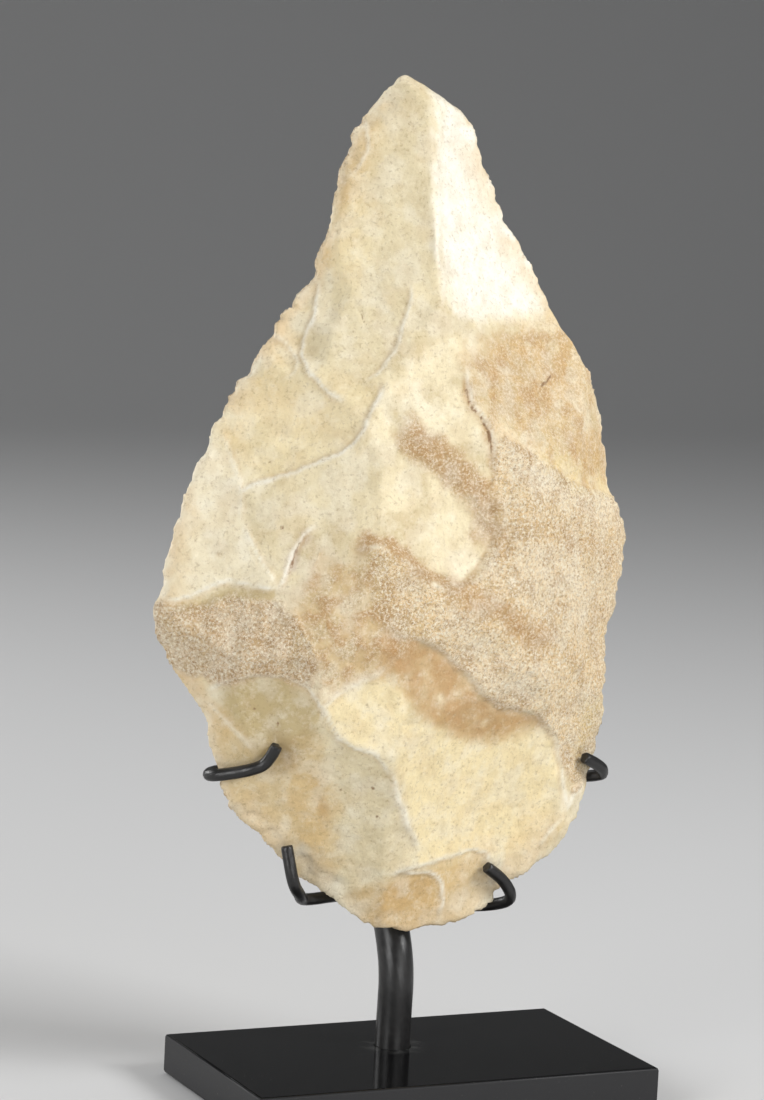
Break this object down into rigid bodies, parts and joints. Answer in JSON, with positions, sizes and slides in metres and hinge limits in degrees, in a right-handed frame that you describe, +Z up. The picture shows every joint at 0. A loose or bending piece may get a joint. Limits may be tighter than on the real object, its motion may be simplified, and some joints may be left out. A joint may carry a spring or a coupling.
{
  "type": "stone hand axe",
  "caption": "Knapped pear-shaped stone hand axe, held upright by hooked wires on a bent post over a flat black display plate.",
  "frame": {"origin": "middle of the base plate's underside", "axes": "+Z up, +X along the plate's long side, the axe's front face towards -Y"},
  "size_m": [0.1025, 0.0542, 0.2005],
  "materials": {
    "stone": "smooth flaked flint with rough sandy rind",
    "base_lacquer": "black gloss",
    "black_metal": "black satin"
  },
  "bodies": {
    "root": {"hand_axe": "stone", "base": "base_lacquer", "post": "black_metal", "wire_upper_left": "black_metal", "wire_upper_right": "black_metal", "wire_lower_left": "black_metal", "wire_lower_right": "black_metal"}
  },
  "joints": []
}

Problem to work on
Work out how many lines of the data above contain the string "bodies" and give the number alone.

Result of this task
2